Analagously for $D_2$; thus we can inductively assume that $$P(n_1,n_2)-P(n_1 -1, n_2)$$ $$P(n_1, n_2) - P(n_1, n_2 -1)$$ are polynomials in $(n_1,n_2)$. Then, as the Stacks Project says, "A simple arithmetic argument shows that $P$ is a numerical polynomial of total degree at most dim (Supp ($\mathcal{F}$))". Then set $p(m)=P(m,m)$.
As far as the leading coefficient is concerned, what we want to do is to "take $n$-th derivative" (where $n$ is  dim (Supp ($\mathcal{F}$))). Discretely, we could take "$n$-th order backward discrete difference" to obtain $$n! a_n = \sum_{i=0}^{n} (-1)^i{{n}\choose{i}} p(-i)=\sum_{i=0}^{n} (-1)^i{{n}\choose{i}} \chi((\mathcal{L}^{\vee})^{i} \otimes \mathcal{F})= \mathcal{L}^n \cdot \mathcal{F}.$$
A: Here is my approach:
Let $f(t) = \chi(X, L^{\otimes t} \otimes F)$. Then, $int_X(L^{int: n+1} , L^{\otimes i} \otimes F) = 0$.

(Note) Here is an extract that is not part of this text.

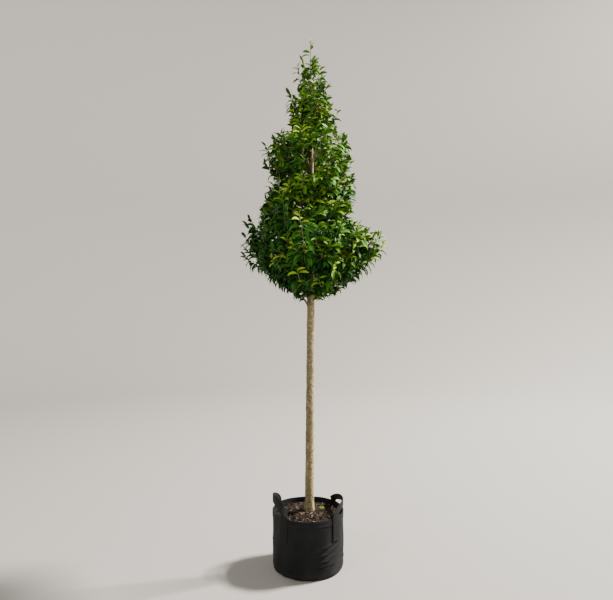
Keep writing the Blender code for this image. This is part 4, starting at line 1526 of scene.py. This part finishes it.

Expanding $ L^{\otimes i} \otimes F) = 0$ using the definition, we note that there are $\binom{n+1}{k}$  subsets of cardinality $k$ of $\{1, ... n\}$. Therefore, $int_X(L^{int: n+1} , L^{\otimes i} \otimes F) = \sum_{k=0}^{n+1} (-1)^k \binom{n+1} {k}\chi(X, L^{\otimes t-k} \otimes F)$. Therefore, $\sum_{k=0}^{n+1} (-1)^k \binom{n+1} {k} f(t-k) = 0$.
Extracting the $k=0$ piece separately , we get $f(t) = \sum_{k=0}^{n+1} (-1)^{k+1} \binom{n+1} {k} f(t-k) = 0$.
This is a linear recurrence whose characteristic polynomial is $(x-1)^{n+1}$. Therefore, from the formula for linear recurrences, $f(t)$ is a polynomial of degree $n$.